It’s been a great second act from streaming king Netflix (Netflix Stock Quote, Charts, News, Analysts, Financials NASDAQ:NFLX), which has rallied for a gain of 78 per cent so far over the third and fourth quarters. And there should be more where that came from, according to portfolio manager David Baskin of Baskin Wealth Management, who thinks including an ad-supported version on its platform will continue to drive growth for the company.
Netflix was an early pandemic success story, as the market liked the idea of more people bingewatching their favourite shows during lockdowns and the stay-at-home economy. That drove the share price to a return of about 87 per cent between early 2020 and late 2021.
But the fall from grace has been even more eye-opening, as NFLX went from about $690 per share to as low as $170 by June of this year. Since then, though, the stock has popped back above $300.
Some of that drop can be attributed to the general market pullback on tech and growth stocks which began last November, but the damage was also self-inflicted to an extent, as Netflix posted declines in subscriptions earlier this year, spooking investors who were seeing the streaming wars taking their toll on the market leader. A price hike early in the year likely didn’t help things either, where in Canada a standard Netflix subscription rose by $1.50 to $16.49 and the premium package went up $2 to $20.99.
For Baskin, the subscriber hit the company took as a result of raising monthly fees was a bit of a surprise.
“I underestimated how much people would react to a price increase. I thought the demand for Netflix was pretty inelastic, in other words, that people would say, ‘Two bucks. I don’t care. I want my Netflix,’” Baskin said, speaking on BNN Bloomberg on Thursday.
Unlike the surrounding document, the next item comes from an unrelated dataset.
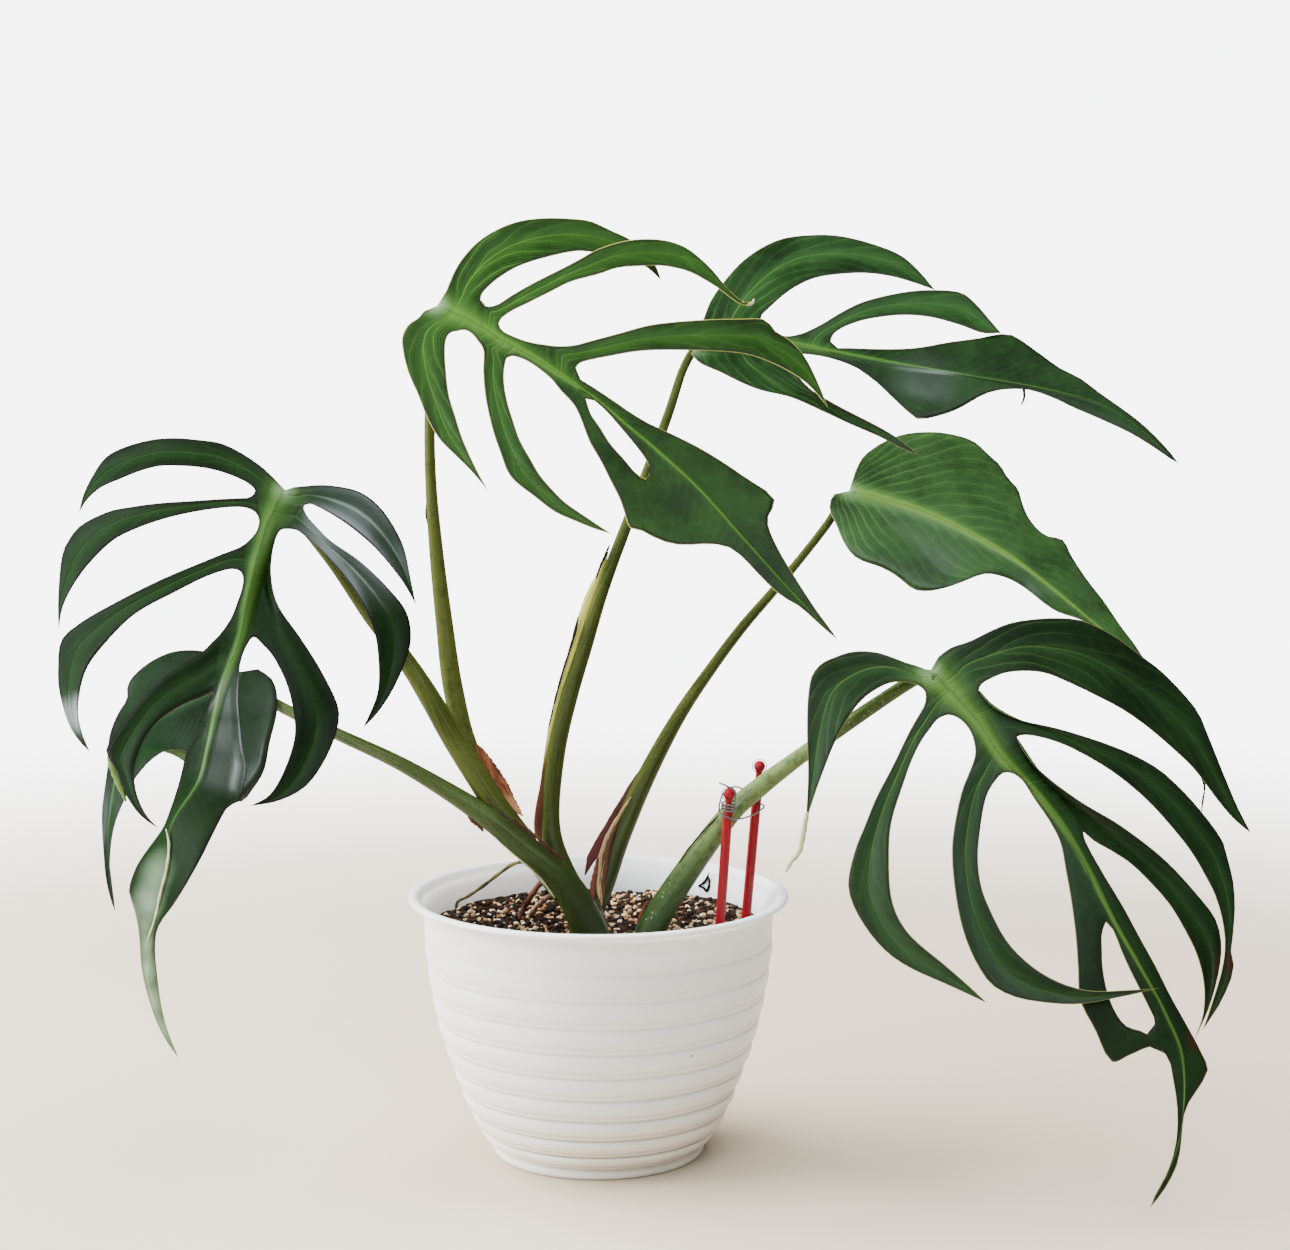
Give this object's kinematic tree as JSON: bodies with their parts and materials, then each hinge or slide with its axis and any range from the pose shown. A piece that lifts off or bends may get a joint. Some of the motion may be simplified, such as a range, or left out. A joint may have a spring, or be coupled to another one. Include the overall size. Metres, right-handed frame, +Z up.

“They’re in a very competitive environment now with Disney and Prime and Apple, and it turned out that people didn’t like that price increase and they lost some subscribers,” he said.
But with a lower-priced ad-supported option having arrived in November, investors are looking more positive on Netflix, as is management, who said in their latest quarterly comments that they’re “very optimistic” about the extra revenue in upcoming quarters from ads as well as paid membership sharing, which aims at cutting down password sharing.
Baskin said Netflix’s future looks brighter from here.
“But Netflix has pivoted and now offers a ad-driven service at a lower price. And they’re very enthusiastic about it, to the extent that the CEO of Netflix basically said, ‘Why didn’t we do this years ago?’” he said.
“We’ve seen the stock bounce off the bottom. It has almost doubled from its worst. And I think today at this price, it’s a pretty good buy,” he said. “[And a 12-month return] of minus 16 per cent in the past year isn’t such a disaster.”